In orbit with Olsen were people such as Vladmir Ban (a co-founder of Epitaxx), Steve Forrest, Marshall Cohen, Henry Kressel, Jim Carnes, Kurt Carlson, and Ed Zschau, people who would be a part of any definitive history of the advancement of technology in the greater Princeton business community.
At the U.S. 1 party Olsen (looking in the direction of senior writer Barbara Fox) graciously acknowledged the many stories U.S. 1 has devoted to high tech companies in the Route 1 corridor and noted how valuable that coverage had been. But as I read his book (and reconsidered my jaded point of view), I realized that we had only scratched the surface of Olsen’s endeavors.
When Olsen’s second company, Sensors Unlimited, spawned in the same Princeton Service Center space that was home to Epitaxx, was sold to Finisar in October, 2000, for $600 million worth of stock it was headline news for all the media. But I don’t recall any of us following the story that quickly evolved. By February, 2001, Sensors got the first inkling of trouble. Lucent wanted to postpone an order of fiber optic components for a week, or so. A week led to a month and then a realization. The orders for the products that Lucent was making had failed to materialize. The fiber optics boom of 1999-2000 had become the bust of 2001-’02.
“That’s when reality hit our employees in a way they never anticipated,” Olsen writes. “Just nine months after they were celebrating their good fortune in owning so much valuable stock, they learned the wisdom of the old broker’s adage: don’t count your money until you sell your stock. I had some very sorry people in my office, including big, grown men with tears in their eyes. They’d hung onto their stock when it was sinking, without understanding the tax consequences . . . They found out too late that they were taxed on the price of their stock option when it was exercised (that is, when they actually got the stock), not on the greatly diminished value they got when they sold it.”
By the fall of 2001, a year after the euphoric acquisition, Sensors had bottomed out. “Laying off nearly 50 people — just about a year after our acquisition by Finisar had brought in all that money — was the worst experience of the whole Sensors Unlimited story.” Making it more difficult was that, thanks in part to a persistent financial advisor, Jim McLaughlin, then of Merrill Lynch, Olsen had sold most of the stock he was allowed to at the earliest opportunity. “There I was, having cashed out for a big pile of money. . . I can’t tell you how difficult it was to present a production worker who had shown up every day and worked hard with that kind of bad news. These were salaried people with kids in college, trying to make ends meet. Now they had to find some other way to support their family.”
So much for the “easy” money that Olsen lucked into.
But some things have been easy, and that’s one of several “take-away” business lessons gleaned from the Olsen book. For example, he writes that “all the best hires at Sensors . . . wanted to sign on just as badly as I wanted to hire them. . . . That’s the way it should be.

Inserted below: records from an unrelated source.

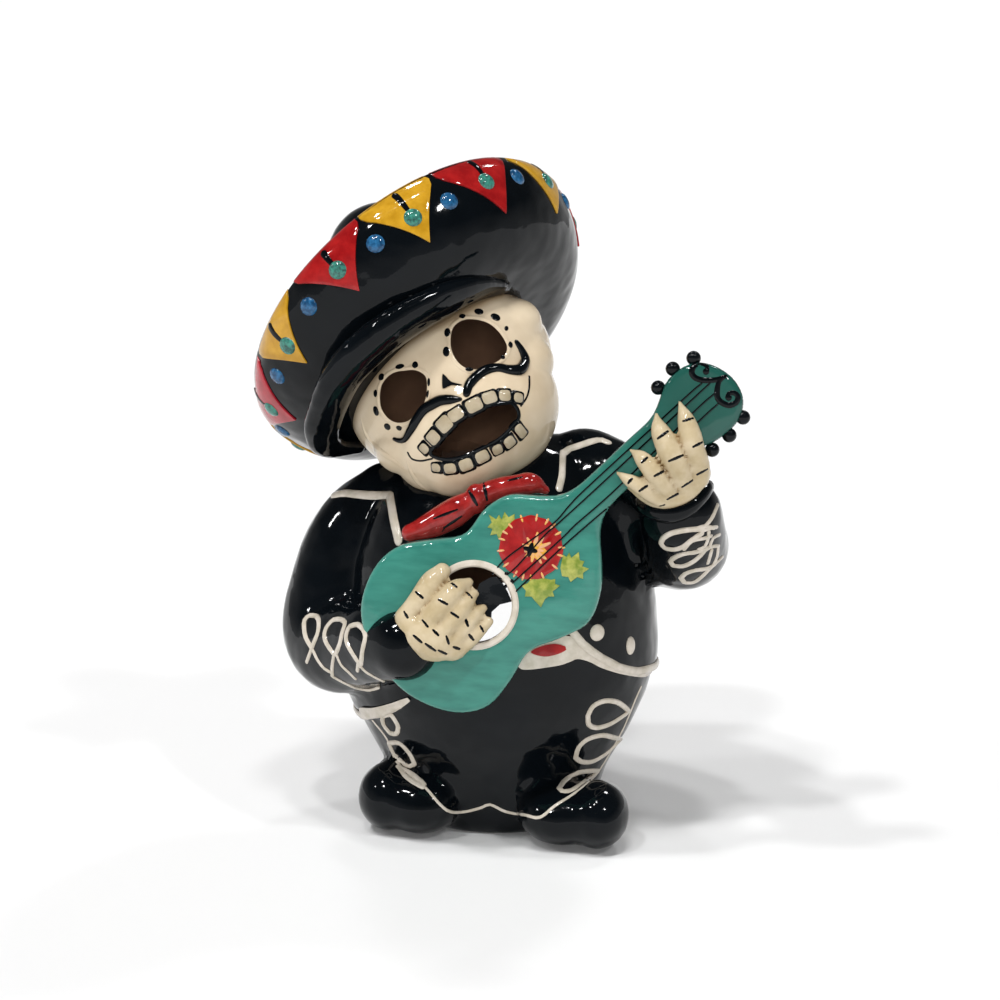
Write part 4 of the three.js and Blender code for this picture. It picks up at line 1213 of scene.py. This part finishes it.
# The suit's trim, at places in the photograph, but for the hem's, which is in degrees from the front.
suitTrim = {
    "hem": {"from": 27, "to": 330, "step": 4, "above": 1.2, "lift": 0.1,
            "width": 2.9, "rise": 0.5, "sides": 10},
    "yokes": [(3.3, [(334, 495), (345, 493.2), (355, 494), (371.9, 495.4), (389.5, 495)]),
              (3.6, [(390, 496), (391.6, 507), (394, 521), (397, 534), (398.5, 541)]),
              (2.9, [(608, 442.5), (598, 440), (578, 446), (568.3, 449.5), (563.5, 453)]),
              (2.6, [(563, 452), (562.6, 464), (562, 476), (559, 489)])],
    "yoke": {"step": 4, "rise": 0.5, "sides": 10},
    "trouserSeam": [(372.6, 720.5), (386.9, 739), (398.2, 763.6), (424.9, 787.2), (440.3, 804.6),
                    (450.5, 811.8), (464.9, 811.8), (481.3, 807.7), (490.1, 804.6), (505.9, 811.8),
                    (524.4, 814.9), (539.7, 817.3), (555.1, 805.6), (575.6, 792.3), (594, 777), (602, 766),
                    (611, 751), (624, 727), (636, 698), (641, 687)],
    "seam": {"step": 4, "width": 1.15, "rise": 0.5},
    "buttons": [(597.2, 632.7, 6, 6), (630.4, 645.6, 4.6, 6.6)],
    "buttonRise": 1.1,
    "shirt": [(521.3, 669.2), (555.1, 666.2), (569.5, 662.1), (577.7, 659), (590, 662.1), (602.3, 668.2),
              (622.8, 674.4), (645.4, 677), (653.6, 669.2), (647.4, 668.2), (637.2, 671.3), (622.8, 666.2),
              (602.3, 657.9), (587.9, 650.8), (583.8, 645.6), (574.6, 637.4), (560, 636), (540, 640),
              (521, 655)],
    "leftHem": [(359.1, 708), (371.8, 708), (388.4, 704.1), (407.6, 697.8), (410.1, 700.9), (401.2, 708),
                (392.2, 713.1), (376.9, 717.5), (368, 718.8), (361.6, 715)],
    "patchLift": 0.7,
    "sash": [(530.8, 652.4), (540.9, 646.5), (554.4, 643.9), (565.4, 646.5), (566.3, 649.8), (557.8, 654.1),
             (544.3, 656.6)],
    "sashLift": 1.1,
    "cuffLine": [(618, 482), (625, 491), (639, 502.5), (653, 510.5), (668, 514), (683, 510.5), (695, 501.5),
                 (705, 490), (711, 478)],
    "cuff": {"step": 3, "width": [3.4, 5.6, 6.4, 6.6, 6.6, 6.4, 5.8, 3.8], "rise": 1.1, "sides": 12},
}
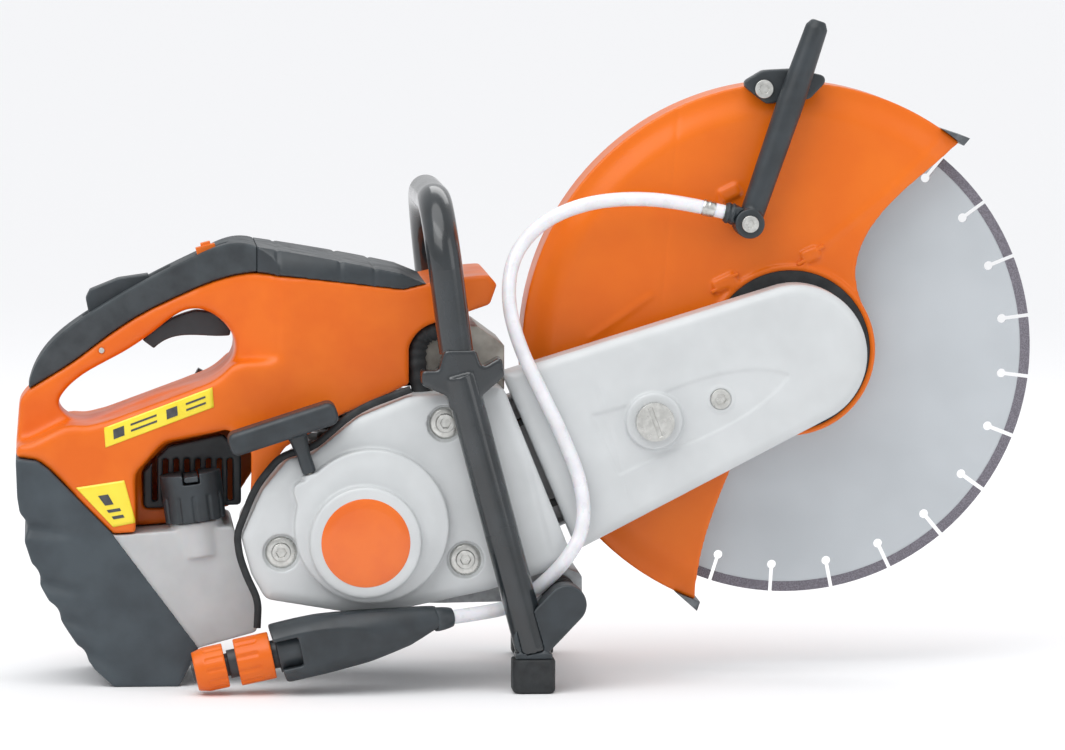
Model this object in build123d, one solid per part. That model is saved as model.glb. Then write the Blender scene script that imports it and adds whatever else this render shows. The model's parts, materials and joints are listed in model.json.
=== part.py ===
from build123d import *
import math
import os

# Petrol cut-off saw for rescue work. Millimetres. +X runs forward to the blade,
# +Y runs away from the starter side, +Z is up and the floor is z = 0.
# Outlines are side views, written as (x, z) points; "near" is the starter side.

# ---------------------------------------------------------------- driving sizes
blade_dia = 350.0
blade_core_thickness = 2.6
segment_height = 7.0
segment_thickness = 3.4
segment_count = 25
slot_width = 2.8
slot_hole_r = 3.2
slot_depth = 19.0
blade_bore_r = 10.0
washer_r = 51.5
washer_thickness = 7.0

guard_rim_gap = 15.0
guard_wall = 2.5
guard_half_width = 28.0
guard_front_angle = 50.5
guard_rear_angle = 249.5
guard_tip_height = 7.0

body_front_x = -16.0
guard_body_gap = 14.0
spindle_z = 232.0
spindle_r = 12.5
bearing_r = 26.0
bearing_width = 15.0
arm_boss_wall = 7.0
arm_end_r = 47.0
arm_crank_end_r = 52.0
arm_wall = 4.0
arm_web = 5.0
arm_depth = 17.0
guard_arm_gap = 2.7

crank_x = -117.0
crank_z = 106.0
crank_shaft_r = 7.0
journal_r = 10.0
crank_web_r = 30.0
crank_throw = 17.0
bore_r = 25.0
piston_height = 28.0
crown_z = 200.0
crankcase_top_z = 150.0

belt_width = 14.0
belt_thickness = 4.0
pulley_small_r = 22.0
pulley_large_r = 38.0
clutch_r = 36.0
belt_cover_depth = 30.0
belt_cover_wall = 3.0
cover_end_gap = 3.0

starter_step = 10.0
starter_wall = 3.0
ring_r = 54.0
dome_r = 39.0
ring_height = 14.0
dome_height = 10.0
reel_groove_r = 22.0
reel_flange_r = 33.0
rope_r = 2.0
pull_angle = 107.8
grip_bar_length = 79.0
grip_bar_height = 16.5

body_half_width = 62.0
grip_half_width = 21.0
housing_wall = 4.0
bumper_wall = 3.0
tank_wall = 3.0
cap_r = 21.5
cap_x = -233.0
cap_lean = 7.0
wing_hinge_x = -3.0
niche_back_y = -18.0
lock_pin = (-299, 234)
trigger_pin = (-213, 256)
strip_line = [(-341, 213), (-320, 226), (-297, 243), (-267, 262), (-237, 276), (-213, 286), (-190, 291)]

tube_r = 12.0
tube_wall = 2.0
loop_top_z = 353.0
loop_half_width = 97.0
foot_half_width = 106.0
foot_x = 0.0
far_foot_x = 14.0
star_x = -51.0
star_z = 222.0
foot_height = 24.0
mount_x = 23.0
mount_z = 62.0
buffer_r = 12.0

hose_r = 5.0
coupling_y = -106.0
coupling_slope = 12.0
inlet_r = 4.0

running = 0.05
clear = 0.3

# ---------------------------------------------------------------- derived places
blade_r = blade_dia / 2
guard_r = blade_r + guard_rim_gap
spindle_x = body_front_x + guard_body_gap + guard_r
seal_near_y = -guard_half_width - guard_arm_gap
casting_back_y = seal_near_y - clear
casting_front_y = casting_back_y - arm_depth
belt_cover_y = casting_front_y - belt_cover_depth
starter_plate_y = belt_cover_y - starter_step
ring_y = starter_plate_y - ring_height
dome_y = ring_y - dome_height
boss_r = bearing_r + arm_boss_wall
washer_near_y = -blade_core_thickness / 2 - washer_thickness
washer_far_y = blade_core_thickness / 2 + washer_thickness
boss_tip_y = washer_near_y - 3.5
belt_near_y = casting_front_y - 6.0 - belt_width
belt_far_y = belt_near_y + belt_width
head_top_z = crown_z + 22.0
rope_y = ring_y + 8.0
pull = (math.cos(math.radians(pull_angle)), math.sin(math.radians(pull_angle)))
rope_start = (crank_x - pull[1] * reel_groove_r, crank_z + pull[0] * reel_groove_r)
lever_y = -guard_half_width - 20.0
hose_y = belt_cover_y - hose_r - 0.6
buffer_near_y = -foot_half_width + tube_r + 2.0


# ---------------------------------------------------------------- helpers
def slab(face, y_low, y_high):
    """A side-view face stood up and given its width between two Y values."""
    return extrude(Plane.XZ.offset(-y_high) * face, y_high - y_low)


def polygon(points):
    return make_face(Polyline(*points, close=True))


def rounded(points, radius):
    face = polygon(points)
    return fillet(face.vertices(), radius)


def outline(*runs):
    """A closed face: a run of one point is a straight line to it, a longer run is a curve."""
    edges = []
    start = runs[-1][-1]
    for run in runs:
        points = [start, *run]
        edges.append(Line(*points) if len(points) == 2 else Spline(*points))
        start = run[-1]
    return make_face(edges)


def circle_at(x, z, radius):
    return Pos(x, z) * Circle(radius)


def disc(x, z, radius, y_low, y_high):
    return slab(circle_at(x, z, radius), y_low, y_high)


def ring(x, z, outer, inner, y_low, y_high):
    return slab(circle_at(x, z, outer) - circle_at(x, z, inner), y_low, y_high)


def span(near_r, far_r):
    """The outline of a belt run round the crank (near_r) and the spindle (far_r)."""
    near_edge = circle_at(crank_x, crank_z, near_r).edge()
    far_edge = circle_at(spindle_x, spindle_z, far_r).edge()
    return make_hull([near_edge, far_edge])


def polar(radius, angle):
    """A side-view point by its distance and angle from the spindle."""
    turn = math.radians(angle)
    return (spindle_x + radius * math.cos(turn), spindle_z + radius * math.sin(turn))


def along(start, direction, distance):
    return (start[0] + direction[0] * distance, start[1] + direction[1] * distance)


def pull_point(distance):
    """A point on the starter rope's line, at a distance from the reel."""
    spot = along(rope_start, pull, distance)
    return (spot[0], rope_y, spot[1])


def rod(start, end, radius, end_radius=None):
    """A round bar between two (x, y, z) points, tapered if an end radius is given."""
    line = Vector(*end) - Vector(*start)
    place = Plane(origin=start, z_dir=line)
    if end_radius is None:
        return extrude(place * Circle(radius), line.length)
    far = Plane(origin=end, z_dir=line)
    return loft([place * Circle(radius), far * Circle(end_radius)])


def hexagon(x, z, flats, y_low, y_high):
    return slab(Pos(x, z) * RegularPolygon(flats / 2, 6, major_radius=False), y_low, y_high)


def screw(x, z, head_r, head_y, seat_y, shank_r, tip_y):
    """A socket screw seen from the starter side, head at head_y and tip at tip_y."""
    head = disc(x, z, head_r, head_y, seat_y)
    socket = hexagon(x, z, head_r, head_y, head_y + (seat_y - head_y) * 0.6)
    return head - socket + disc(x, z, shank_r, seat_y, tip_y)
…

If you have to work too hard to hire someone, bend the salary rules, give extra bonuses, spend a lot of time convincing them to come . . . then it’s probably not gong to be a successful hire in the long run.”
Other Olsen rules:
“Sometimes you’ve got to lose to win. You have to give up a little, or pull back from your own demands, in order to get where you want to be.”
“When you tell people bad news, you should also give them a solution. Never go to your boss and say ‘I have a problem.’ Instead, say that you had a problem and here’s how you are fixing it or have fixed it.”
“People either have the desire to succeed and the will to make it happen or they don’t. . . . I don’t know of a single example of a company that has thrived solely because its technology was better. But there are plenty of examples of companies that were successful because they had better people and stronger business execution.”
“It’s as simple as that. Business really is that simple.” And, I would add (at the risk of sounding enthusiastic), sometimes business is simply exciting.